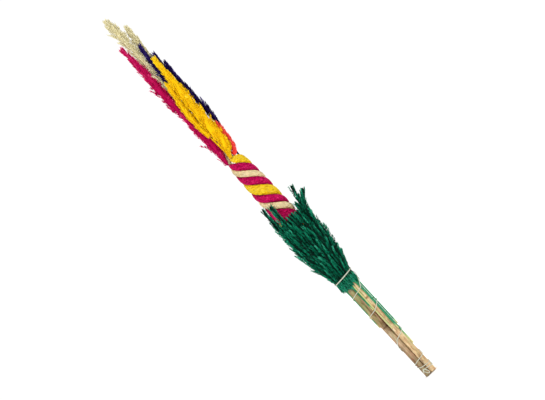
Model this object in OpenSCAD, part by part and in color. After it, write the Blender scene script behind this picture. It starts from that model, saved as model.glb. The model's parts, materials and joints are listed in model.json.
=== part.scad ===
// Easter palm: a stick of bundled reeds bound with thread, with a collar of green
// dyed grass, four dyed strands twisted round the reeds, and loose plumes on top.
// Millimetres. +Z runs up the stick, and the origin is the middle of the cut butt end.
// The front of the palm looks along -Y.

/* [Reeds] */
// Radius of each reed at the butt
reed_r = 3.4; // [3:0.1:3.6]
// Radius of each reed inside the top of the wrap
reed_top_r = 3; // [2.6:0.1:3.2]
// Radius of a reed's hollow
reed_bore_r = 1.9; // [1:0.1:2.2]
// Height at which the longest reed ends
reed_len = 296; // [270:1:298]

/* [Wrap] */
// Outer radius of the twisted wrap at its foot
wrap_r = 13; // [12:0.1:14]
// Radius of the wrap at its top
wrap_top_r = 10.2; // [9.8:0.1:12]
// Height of the wrap's hidden foot
wrap_foot_z = 190; // [186:1:200]
// Height that a strand climbs in one turn
wrap_lead = 45; // [40:1:60]

/* [Green collar] */
// Radius of the collar where the thread pinches it
neck_r = 12; // [11:0.1:13]
// Height of the neck tie
neck_z = 136; // [130:1:140]
// Distance from the stick's axis to the middle of the collar's outer heads, where they are fattest
collar_r = 16; // [15.5:0.1:16.5]
// Sideways lean of the collar at its widest
collar_lean = 1; // [0:0.1:1.2]

/* [Thread] */
// Radius of the cotton thread
thread_r = 0.45; // [0.3:0.05:0.6]

/* [Hidden] */
$fn = 48;
X_AXIS = [1, 0, 0];
Z_AXIS = [0, 0, 1];
reed_pitch = reed_r + 0.05;           // half the distance between neighbouring reeds
bore_wall = 1.2;                      // thickness of the wall across a reed's joint
green_stem_r = 0.85;
sheath_wall = 0.35;
strand_in_r = 8.6;                    // inner radius of the strands
strand_edge_drop = 2.4;               // how far a strand's edges lie below its crown
strand_gap_deg = 1.2;                 // half the gap between neighbouring strands
strand_step_deg = 15;                 // turn of a strand between one ring and the next
grass_sides = 8;
plume_sides = 10;
thread_sides = 6;
thread_step_deg = 10;                 // turn of the binding thread between one ring and the next

// Each reed: name, side in X, side in Y, height of its top, heights of its joints.
REEDS = [
    ["reed_front_left", -1, -1, reed_len - 4, [68, 176, 262]],
    ["reed_front_right", 1, -1, reed_len, [104, 214]],
    ["reed_back_left", -1, 1, reed_len - 9, [40, 150, 246]],
    ["reed_back_right", 1, 1, reed_len - 6, [88, 196, 280]],
];

// Each strand, going round the wrap: name, angle that it fills above the collar, height of its top.
STRANDS = [
    ["magenta_strand_a", 88, 303],
    ["cream_strand", 70, 300],
    ["magenta_strand_b", 90, 296],
    ["yellow_strand", 112, 306],
];
first_cross_z = 292.6;                // height at which the first strand crosses the front

// The green heads stand in an outer and an inner ring, twelve to a ring.
// Each head: the angle, distance from the axis and height of its tip, then for a long-stemmed
// grass the angle of its stem on the handle, the stem's layer there and the height of its cut end.
HEADS_IN_RING = 12;
OUTER_HEADS = [
    [2, 23.2, 240], [32, 19, 217], [60, 18.6, 212],
    [88, 18, 218, 92, 0, 45], [122, 18.6, 214], [150, 18, 227, 150, 0, 70],
    [181, 15.3, 242], [208, 17.6, 213], [241, 15.6, 239],
    [268, 17.8, 218, 268, 0, 89], [302, 17.6, 216, 316, 0, 58], [345, 30, 231, 336, 1, 62],
];
INNER_HEADS = [
    [15, 15.6, 222], [45, 15.4, 215], [75, 15.6, 221], [105, 15.4, 212],
    [135, 15.6, 219], [165, 15.4, 223], [195, 15.6, 214, 195, 0, 83], [225, 15.4, 217],
    [255, 15.6, 216], [285, 15.4, 219, 281, 0, 62], [315, 15.6, 217, 328, 0, 36],
    [345, 15.4, 224, 344, 0, 52],
];
GRASSES = concat(OUTER_HEADS, INNER_HEADS);
STUB_Z = 123;                         // height of the short-stemmed grasses' cut ends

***

— Exercise requirements —
Extract each line of the listing above, copying it word for word.

— Result —
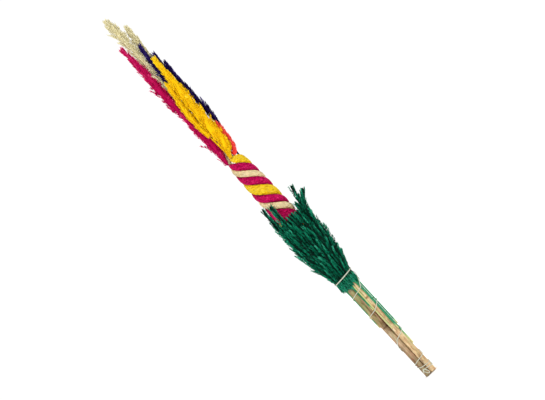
Model this object in OpenSCAD, part by part and in color. After it, write the Blender scene script behind this picture. It starts from that model, saved as model.glb. The model's parts, materials and joints are listed in model.json.
=== part.scad ===
// Easter palm: a stick of bundled reeds bound with thread, with a collar of green
// dyed grass, four dyed strands twisted round the reeds, and loose plumes on top.
// Millimetres. +Z runs up the stick, and the origin is the middle of the cut butt end.
// The front of the palm looks along -Y.

/* [Reeds] */
// Radius of each reed at the butt
reed_r = 3.4; // [3:0.1:3.6]
// Radius of each reed inside the top of the wrap
reed_top_r = 3; // [2.6:0.1:3.2]
// Radius of a reed's hollow
reed_bore_r = 1.9; // [1:0.1:2.2]
// Height at which the longest reed ends
reed_len = 296; // [270:1:298]

/* [Wrap] */
// Outer radius of the twisted wrap at its foot
wrap_r = 13; // [12:0.1:14]
// Radius of the wrap at its top
wrap_top_r = 10.2; // [9.8:0.1:12]
// Height of the wrap's hidden foot
wrap_foot_z = 190; // [186:1:200]
// Height that a strand climbs in one turn
wrap_lead = 45; // [40:1:60]

/* [Green collar] */
// Radius of the collar where the thread pinches it
neck_r = 12; // [11:0.1:13]
// Height of the neck tie
neck_z = 136; // [130:1:140]
// Distance from the stick's axis to the middle of the collar's outer heads, where they are fattest
collar_r = 16; // [15.5:0.1:16.5]
// Sideways lean of the collar at its widest
collar_lean = 1; // [0:0.1:1.2]

/* [Thread] */
// Radius of the cotton thread
thread_r = 0.45; // [0.3:0.05:0.6]

/* [Hidden] */
$fn = 48;
X_AXIS = [1, 0, 0];
Z_AXIS = [0, 0, 1];
reed_pitch = reed_r + 0.05;           // half the distance between neighbouring reeds
bore_wall = 1.2;                      // thickness of the wall across a reed's joint
green_stem_r = 0.85;
sheath_wall = 0.35;
strand_in_r = 8.6;                    // inner radius of the strands
strand_edge_drop = 2.4;               // how far a strand's edges lie below its crown
strand_gap_deg = 1.2;                 // half the gap between neighbouring strands
strand_step_deg = 15;                 // turn of a strand between one ring and the next
grass_sides = 8;
plume_sides = 10;
thread_sides = 6;
thread_step_deg = 10;                 // turn of the binding thread between one ring and the next

// Each reed: name, side in X, side in Y, height of its top, heights of its joints.
REEDS = [
    ["reed_front_left", -1, -1, reed_len - 4, [68, 176, 262]],
    ["reed_front_right", 1, -1, reed_len, [104, 214]],
    ["reed_back_left", -1, 1, reed_len - 9, [40, 150, 246]],
    ["reed_back_right", 1, 1, reed_len - 6, [88, 196, 280]],
];

// Each strand, going round the wrap: name, angle that it fills above the collar, height of its top.
STRANDS = [
    ["magenta_strand_a", 88, 303],
    ["cream_strand", 70, 300],
    ["magenta_strand_b", 90, 296],
    ["yellow_strand", 112, 306],
];
first_cross_z = 292.6;                // height at which the first strand crosses the front

// The green heads stand in an outer and an inner ring, twelve to a ring.
// Each head: the angle, distance from the axis and height of its tip, then for a long-stemmed
// grass the angle of its stem on the handle, the stem's layer there and the height of its cut end.
HEADS_IN_RING = 12;
OUTER_HEADS = [
    [2, 23.2, 240], [32, 19, 217], [60, 18.6, 212],
    [88, 18, 218, 92, 0, 45], [122, 18.6, 214], [150, 18, 227, 150, 0, 70],
    [181, 15.3, 242], [208, 17.6, 213], [241, 15.6, 239],
    [268, 17.8, 218, 268, 0, 89], [302, 17.6, 216, 316, 0, 58], [345, 30, 231, 336, 1, 62],
];
INNER_HEADS = [
    [15, 15.6, 222], [45, 15.4, 215], [75, 15.6, 221], [105, 15.4, 212],
    [135, 15.6, 219], [165, 15.4, 223], [195, 15.6, 214, 195, 0, 83], [225, 15.4, 217],
    [255, 15.6, 216], [285, 15.4, 219, 281, 0, 62], [315, 15.6, 217, 328, 0, 36],
    [345, 15.4, 224, 344, 0, 52],
];
GRASSES = concat(OUTER_HEADS, INNER_HEADS);
STUB_Z = 123;                         // height of the short-stemmed grasses' cut ends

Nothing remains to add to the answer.